The first forms of trust metrics in computer software were in applications like eBay's Feedback Rating. Slashdot introduced its notion of karma, earned for activities perceived to promote group effectiveness, that has been very influential in later virtual communities.

The free software developer resource Advogato is based on a novel approach to attack resistant trust metrics of Raph Levien. Levien observed that Google's PageRank algorithm can be understood to be an attack resistant trust metric rather similar to that behind Advogato. Levien also proposes a trust metric for Wikipedia to aid quality control and to minimize the effects of Wikipedia:Vandalism.

Trust Metrics Wiki is a Wiki whose goal is to review, understand, code and compare on same data all the trust metrics proposed so far.

The proposal for Wikipedia is to add a "Rate this change!" feature. Each change could be rated on a -3 to +3 scale.

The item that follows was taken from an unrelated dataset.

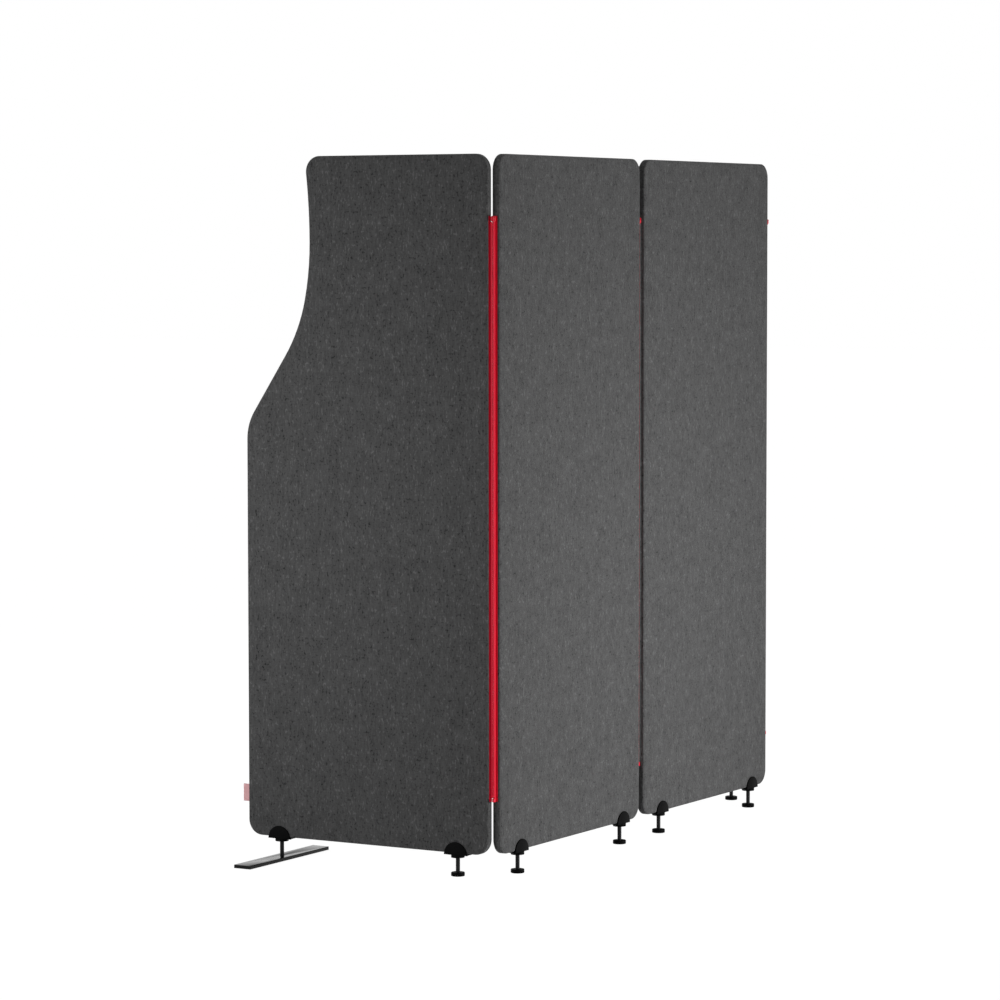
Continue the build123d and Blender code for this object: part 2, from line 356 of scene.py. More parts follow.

-3 : This user should be banned.

-2 :

-1 : Change has some minor problems, but nothing serious.

0  : no opinion

1  : slight improvement (grammar fix, small factual error)

2  : big improvement

3  : major contribution, verified to be correct

Then, users who themselves collect many "highly rated changes" would be able to bestow such status on others. However, to prevent people from just falsely rating each other highly, you just have to make sure that someone can only have a high rating themselves after earning it from someone trustworthy.

The important thing is to start collecting the data. After that, it should be very easy to calculate who is trustworthy.

Also notice that a "no opinion" rating would still be useful. It would mean that someone inspected the change and found no egregious errors or sabotage.